To the editor:

This year marks the 50th anniversary of the discovery of 'inhibitory factor', which is now recognized as interferon1. During the past half-century, a vast body of evidence has accumulated that demonstrates the crucial involvement of the interferon family in various phases of host defense, including antiviral and anticancer immune responses. I salute the two groups that initially identified the inhibitory factor, or interfering reagent, which one of them named interferon. Their achievements were independent and used very different experimental systems with a common context of viral interference.

Back in 1954, Japanese virologists Yasu-ichi Nagano and Yasuhiko Kojima of the Institute for Infectious Disease (now the Institute of Medical Science) at the University of Tokyo published a report2 in French that described an inhibitory factor derived from tissue suspensions of vaccinia virus–infected rabbit skin or testis. At that time Nagano and Kojima were studying vaccination with vaccinia virus inactivated by ultraviolet irradiation. They noticed that a few hours after intradermal inoculation of rabbits with the inactivated virus, the rabbit skin showed resistance to a challenge at the same site with live vaccinia virus. They hypothesized that the quick inhibition of virus multiplication must be due to the presence of some “facteur inhibiteur2 (inhibitory factor). That 1954 paper demonstrated that the activity could be separated from the virus particles sedimented by ultracentrifugation and was found in the supernatant. The authors, however, were not able to reconcile the antivirus activity shown in the rabbit skin experiments with the fact that intraperitoneal injection of mice with the supernatant elicited the production of virus-neutralizing antibodies. This ambiguity was later ascribed to the presence of small amounts of virus remaining in the supernatant after centrifugation. Indeed, by 1958 Nagano and Kojima had accumulated evidence, with thrice-centrifuged supernatant, that the inhibitory factor was distinct from both virus particles and immune serum against virus3. The features of the inhibitory factor coincided with what is now classified as type I interferon.

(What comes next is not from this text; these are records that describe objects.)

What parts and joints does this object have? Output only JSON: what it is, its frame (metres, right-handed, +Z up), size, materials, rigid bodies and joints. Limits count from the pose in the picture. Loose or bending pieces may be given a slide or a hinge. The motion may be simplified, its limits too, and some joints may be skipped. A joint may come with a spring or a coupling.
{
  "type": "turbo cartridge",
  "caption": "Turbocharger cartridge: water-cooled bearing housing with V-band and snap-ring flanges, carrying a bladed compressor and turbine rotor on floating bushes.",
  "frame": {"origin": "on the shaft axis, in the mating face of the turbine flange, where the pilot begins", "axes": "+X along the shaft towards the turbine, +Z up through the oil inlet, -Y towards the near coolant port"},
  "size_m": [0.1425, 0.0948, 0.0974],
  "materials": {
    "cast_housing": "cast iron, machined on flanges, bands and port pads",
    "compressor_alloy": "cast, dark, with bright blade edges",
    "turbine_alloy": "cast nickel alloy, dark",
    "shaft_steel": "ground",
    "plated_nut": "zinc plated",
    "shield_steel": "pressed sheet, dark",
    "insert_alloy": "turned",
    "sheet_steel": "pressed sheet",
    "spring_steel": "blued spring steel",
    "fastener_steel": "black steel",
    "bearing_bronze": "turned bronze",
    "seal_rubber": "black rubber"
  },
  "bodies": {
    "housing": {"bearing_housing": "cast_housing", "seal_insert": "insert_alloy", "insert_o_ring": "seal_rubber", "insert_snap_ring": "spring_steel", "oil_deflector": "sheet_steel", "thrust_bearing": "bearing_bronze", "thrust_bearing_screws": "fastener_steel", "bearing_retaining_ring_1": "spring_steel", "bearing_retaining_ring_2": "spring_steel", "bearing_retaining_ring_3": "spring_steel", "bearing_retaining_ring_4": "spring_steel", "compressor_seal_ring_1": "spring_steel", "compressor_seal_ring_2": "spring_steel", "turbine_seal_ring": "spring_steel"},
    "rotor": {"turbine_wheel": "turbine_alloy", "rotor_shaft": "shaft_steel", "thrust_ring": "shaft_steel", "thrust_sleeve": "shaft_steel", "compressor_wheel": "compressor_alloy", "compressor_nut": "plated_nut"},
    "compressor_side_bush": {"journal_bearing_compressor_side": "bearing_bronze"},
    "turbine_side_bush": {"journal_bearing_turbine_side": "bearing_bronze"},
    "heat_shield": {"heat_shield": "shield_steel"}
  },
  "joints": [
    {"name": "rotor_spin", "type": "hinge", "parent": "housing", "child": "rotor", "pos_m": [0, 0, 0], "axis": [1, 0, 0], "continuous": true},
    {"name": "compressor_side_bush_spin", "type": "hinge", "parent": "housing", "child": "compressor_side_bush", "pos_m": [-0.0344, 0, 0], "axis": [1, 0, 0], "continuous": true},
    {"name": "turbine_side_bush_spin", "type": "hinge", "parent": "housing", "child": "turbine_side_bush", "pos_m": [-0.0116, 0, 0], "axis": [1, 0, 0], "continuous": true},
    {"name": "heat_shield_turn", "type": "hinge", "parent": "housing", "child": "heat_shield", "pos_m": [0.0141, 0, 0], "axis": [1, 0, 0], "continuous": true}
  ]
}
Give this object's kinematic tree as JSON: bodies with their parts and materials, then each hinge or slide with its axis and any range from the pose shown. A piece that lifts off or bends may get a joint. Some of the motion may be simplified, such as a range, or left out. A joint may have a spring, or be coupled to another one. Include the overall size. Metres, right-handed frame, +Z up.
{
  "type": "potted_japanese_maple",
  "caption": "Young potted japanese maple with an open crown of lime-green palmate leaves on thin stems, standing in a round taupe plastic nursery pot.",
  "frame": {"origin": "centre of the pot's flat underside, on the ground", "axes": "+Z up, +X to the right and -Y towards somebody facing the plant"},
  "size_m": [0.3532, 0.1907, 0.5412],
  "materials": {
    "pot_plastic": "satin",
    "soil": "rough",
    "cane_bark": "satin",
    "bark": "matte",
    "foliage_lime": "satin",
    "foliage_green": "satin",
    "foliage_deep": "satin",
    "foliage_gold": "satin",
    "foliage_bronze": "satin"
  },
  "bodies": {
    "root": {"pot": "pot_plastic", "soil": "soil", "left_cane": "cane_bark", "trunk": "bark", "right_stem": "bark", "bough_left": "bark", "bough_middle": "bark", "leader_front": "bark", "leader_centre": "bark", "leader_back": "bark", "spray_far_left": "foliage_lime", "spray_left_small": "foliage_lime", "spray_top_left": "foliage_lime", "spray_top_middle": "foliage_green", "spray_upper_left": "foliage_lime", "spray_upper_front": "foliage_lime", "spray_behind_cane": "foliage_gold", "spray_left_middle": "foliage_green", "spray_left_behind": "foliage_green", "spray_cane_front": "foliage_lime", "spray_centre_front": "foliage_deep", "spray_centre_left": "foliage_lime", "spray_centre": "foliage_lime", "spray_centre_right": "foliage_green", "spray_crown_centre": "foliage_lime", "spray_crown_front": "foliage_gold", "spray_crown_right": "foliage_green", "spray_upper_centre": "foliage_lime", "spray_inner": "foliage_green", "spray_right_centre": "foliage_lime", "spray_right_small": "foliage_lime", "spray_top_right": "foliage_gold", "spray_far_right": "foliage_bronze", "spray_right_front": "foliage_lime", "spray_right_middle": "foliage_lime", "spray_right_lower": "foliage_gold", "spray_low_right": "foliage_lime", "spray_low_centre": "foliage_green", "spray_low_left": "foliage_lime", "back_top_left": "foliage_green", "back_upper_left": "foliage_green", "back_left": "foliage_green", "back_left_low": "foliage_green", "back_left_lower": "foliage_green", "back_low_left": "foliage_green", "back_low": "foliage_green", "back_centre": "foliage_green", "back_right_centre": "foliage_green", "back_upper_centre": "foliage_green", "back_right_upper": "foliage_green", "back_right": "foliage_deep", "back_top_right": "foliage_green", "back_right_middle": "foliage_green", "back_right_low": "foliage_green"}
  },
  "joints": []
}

Another landmark paper4, by Scottish virologist Alick Isaacs and Swiss researcher Jean Lindenmann, working at the National Institute for Medical Research of the Medical Research Council, was published in 1957 and named 'interferon' as the interfering reagent in the study of viral interference of influenza virus. Isaacs and Lindenmann found that heat-inactivated influenza virus, when added to chick chorioallantoic membrane fragments, could induce the formation of an 'interfering' reagent that inhibited growth of live influenza virus when added to fresh membranes. This interfering reagent is now also classified as type I interferon.

Those initial investigations into the nature of host responses to viruses have grown into an enormous literature on interferons. It is a credit to the insight of the original investigators that a term coined 50 years ago is still in use today and that the field of inquiry they started remains a burgeoning and active area of research.